La data, c’est le pouvoir
A l’heure où la data symbolise l’or noir du XXIème siècle, le domaine de la santé n’échappe certainement pas à l’intérêt suscité par le traitement massif de données.
L’entrepôt de données de santé qui, rappelons-le, a notamment été envisagé pour se soustraire à la fusion des dossiers patients informatisés dans le cadre des groupements hospitaliers de territoire, a pour objet la collecte de données massives pour une réutilisation en vue de plusieurs projets d’études, de recherches et d’évaluations dans le domaine de la santé.
Il se distingue de la recherche à proprement parler, laquelle poursuit une finalité précise et répond à une question spécifique et ponctuelle. La recherche fait l’objet de dispositions particulières en matière d’informations.

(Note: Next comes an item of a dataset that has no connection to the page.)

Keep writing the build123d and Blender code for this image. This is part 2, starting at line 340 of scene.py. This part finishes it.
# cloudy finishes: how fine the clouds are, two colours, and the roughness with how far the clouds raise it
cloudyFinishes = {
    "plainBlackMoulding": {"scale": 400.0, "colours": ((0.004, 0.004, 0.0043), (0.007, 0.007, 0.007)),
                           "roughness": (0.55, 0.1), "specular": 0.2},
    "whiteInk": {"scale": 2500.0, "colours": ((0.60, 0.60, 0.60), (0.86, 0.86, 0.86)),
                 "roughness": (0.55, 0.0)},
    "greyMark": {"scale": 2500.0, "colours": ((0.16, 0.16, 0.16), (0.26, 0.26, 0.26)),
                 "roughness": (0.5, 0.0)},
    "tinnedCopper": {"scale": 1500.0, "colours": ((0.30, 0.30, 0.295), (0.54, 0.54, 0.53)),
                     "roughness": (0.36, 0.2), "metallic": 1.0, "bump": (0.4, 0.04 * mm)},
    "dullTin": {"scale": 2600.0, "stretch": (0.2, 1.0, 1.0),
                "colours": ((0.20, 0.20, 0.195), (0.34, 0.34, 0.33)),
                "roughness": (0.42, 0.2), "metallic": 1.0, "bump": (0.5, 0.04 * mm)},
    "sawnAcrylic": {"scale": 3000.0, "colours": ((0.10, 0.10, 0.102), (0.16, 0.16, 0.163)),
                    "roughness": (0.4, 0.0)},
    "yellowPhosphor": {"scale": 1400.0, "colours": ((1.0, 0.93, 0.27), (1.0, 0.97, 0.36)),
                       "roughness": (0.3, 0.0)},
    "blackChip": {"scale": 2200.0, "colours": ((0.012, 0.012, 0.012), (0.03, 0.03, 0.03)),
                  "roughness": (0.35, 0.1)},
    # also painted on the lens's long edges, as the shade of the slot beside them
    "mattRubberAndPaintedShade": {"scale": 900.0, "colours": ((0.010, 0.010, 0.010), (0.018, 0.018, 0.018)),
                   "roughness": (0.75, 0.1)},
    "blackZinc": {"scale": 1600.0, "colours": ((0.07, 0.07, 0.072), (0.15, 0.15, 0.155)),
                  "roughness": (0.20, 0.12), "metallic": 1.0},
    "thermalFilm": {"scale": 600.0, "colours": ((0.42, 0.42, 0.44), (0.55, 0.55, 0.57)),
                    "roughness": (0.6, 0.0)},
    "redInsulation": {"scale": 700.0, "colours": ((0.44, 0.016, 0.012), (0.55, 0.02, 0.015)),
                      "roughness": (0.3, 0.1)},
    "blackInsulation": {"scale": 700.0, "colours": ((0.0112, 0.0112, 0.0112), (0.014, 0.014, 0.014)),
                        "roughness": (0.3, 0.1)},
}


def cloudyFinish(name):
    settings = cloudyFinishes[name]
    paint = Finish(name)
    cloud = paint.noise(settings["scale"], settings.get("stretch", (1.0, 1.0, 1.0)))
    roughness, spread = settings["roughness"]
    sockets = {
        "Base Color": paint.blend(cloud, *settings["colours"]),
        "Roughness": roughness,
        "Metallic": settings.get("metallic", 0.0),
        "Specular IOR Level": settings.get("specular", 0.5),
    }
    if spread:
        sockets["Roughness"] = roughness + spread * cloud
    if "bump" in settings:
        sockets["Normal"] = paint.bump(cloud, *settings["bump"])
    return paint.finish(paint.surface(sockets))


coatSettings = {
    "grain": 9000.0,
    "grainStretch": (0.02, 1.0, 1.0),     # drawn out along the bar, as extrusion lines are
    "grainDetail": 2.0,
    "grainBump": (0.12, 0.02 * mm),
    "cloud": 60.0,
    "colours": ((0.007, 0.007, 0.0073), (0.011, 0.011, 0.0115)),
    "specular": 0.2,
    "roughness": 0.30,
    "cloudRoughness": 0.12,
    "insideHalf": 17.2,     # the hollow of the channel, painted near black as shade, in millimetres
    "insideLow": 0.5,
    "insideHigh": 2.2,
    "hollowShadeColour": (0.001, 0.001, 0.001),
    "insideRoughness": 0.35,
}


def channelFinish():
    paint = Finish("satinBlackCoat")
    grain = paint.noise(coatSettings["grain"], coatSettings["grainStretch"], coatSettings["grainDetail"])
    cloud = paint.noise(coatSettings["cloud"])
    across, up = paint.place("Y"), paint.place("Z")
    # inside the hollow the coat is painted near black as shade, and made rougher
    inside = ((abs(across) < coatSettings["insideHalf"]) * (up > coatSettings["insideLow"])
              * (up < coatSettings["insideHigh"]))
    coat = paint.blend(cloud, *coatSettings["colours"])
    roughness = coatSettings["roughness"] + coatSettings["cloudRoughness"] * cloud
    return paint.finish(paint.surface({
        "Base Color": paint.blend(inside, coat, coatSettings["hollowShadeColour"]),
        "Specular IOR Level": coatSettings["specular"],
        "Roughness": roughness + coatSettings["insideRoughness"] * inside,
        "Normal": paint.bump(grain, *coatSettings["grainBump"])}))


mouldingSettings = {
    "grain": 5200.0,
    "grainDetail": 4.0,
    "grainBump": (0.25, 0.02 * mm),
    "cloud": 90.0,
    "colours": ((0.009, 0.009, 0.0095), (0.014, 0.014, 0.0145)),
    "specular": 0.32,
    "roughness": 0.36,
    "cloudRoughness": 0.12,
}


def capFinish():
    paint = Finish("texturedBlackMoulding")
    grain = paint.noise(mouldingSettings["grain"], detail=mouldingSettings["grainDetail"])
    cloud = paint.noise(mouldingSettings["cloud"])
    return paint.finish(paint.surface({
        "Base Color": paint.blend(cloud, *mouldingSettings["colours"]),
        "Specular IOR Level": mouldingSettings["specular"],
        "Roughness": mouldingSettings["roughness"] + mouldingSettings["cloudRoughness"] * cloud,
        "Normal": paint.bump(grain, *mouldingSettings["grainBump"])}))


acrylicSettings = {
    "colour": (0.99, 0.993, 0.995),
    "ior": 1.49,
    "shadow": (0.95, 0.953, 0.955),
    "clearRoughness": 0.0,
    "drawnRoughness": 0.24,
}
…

Un tel entrepôt peut être créé indifféremment par un établissement de santé public ou privé, ou bien encore par une entreprise privée.
Une fois n’est pas coutume, les règles applicables au consentement et à l’information du patient diffèrent selon les acteurs.
S’agissant de données de santé, qualifiées de sensibles, le principe qui prédomine est celui du consentement explicite de la personne à la collecte, à l’enregistrement et à la conservation de données la concernant dans un entrepôt de données de santé (EDS). Une fois ce consentement recueilli, le responsable de traitement se trouve dispensé de déclarer son traitement auprès de la CNIL, tout en conservant l’obligation de s’assurer de sa conformité au RGPD.
L’absence de recueil du consentement explicite ne compromet pas la constitution d’un entrepôt, alors soumise à une autorisation « santé » de la CNIL, sous réserve que sa finalité revête un caractère d’intérêt public.
Ces deux mesures (recueil du consentement explicite ou autorisation de la CNIL) ont été assouplies depuis l’adoption du référentiel relatif aux traitements de données à caractère personnel mises en œuvre à des fins de création d’entrepôts de données dans le domaine de la santé (Cf. délibération n°2021-118 du 7 octobre 2021).
Ainsi, le responsable de traitement qui constitue un EDS dans le cadre de ses missions de service public, pour son usage exclusif, pour l’une des finalités suivantes :
- Production d’indicateurs et le pilotage stratégique de l’activité, sous la responsabilité du médecin responsable du DIM ;
- L’amélioration de la qualité de l’information médicale ou de l’optimisation du codage dans le cadre du PMSI ;
- Le fonctionnement d’outils d’aide au diagnostic médical ou à la prise en charge ;
- La réalisation d’étude de faisabilité.
… et sous réserve d’une complète conformité au référentiel (AIDP, gouvernance, gestion des droits d’accès, sécurité…) n’est pas tenu de recueillir le consentement du patient, ni d’obtenir l’autorisation de la CNIL. Ces deux régimes sont remplacés par celui de l’information du patient.
Individuelle en principe, cette information peut devenir publique.
Le patient doit en effet bénéficier d’une information individuelle de l’usage de ses données de santé lors de la constitution d’un EDS (comme d’ailleurs lors de chaque réutilisation de celles-ci). C’est à cette occasion que lui sont rappelés ses droits d’accès, de rectification, à l’effacement, à la limitation du traitement et d’opposition à celui-ci.
Le référentiel permet toutefois de déroger à l’information individuelle si le responsable de traitement justifie qu’elle « exigerait des efforts disproportionnés » au sens de l’article 14.5.b du RGPD.
Peuvent à cet égard être invoqués le nombre de personnes concernées, l’ancienneté des données ou encore le coût et le temps de la délivrance de l’information individuelle.
Le référentiel envisage ainsi une dérogation à l’information individuelle des patients qui ne sont plus suivis dans l’établissement mais il l’exclut pour celles qui viendraient consulter après la constitution de l’EDS.
Le responsable de traitement doit alors rendre l’information relative à la constitution de l’entrepôt et chaque traitement mis en œuvre « publiquement disponible », par le biais de son site internet, des réseaux sociaux, des médias locaux ou encore des associations de patients. Celle-ci sera utilement complétée par le rappel des droits des patients précités.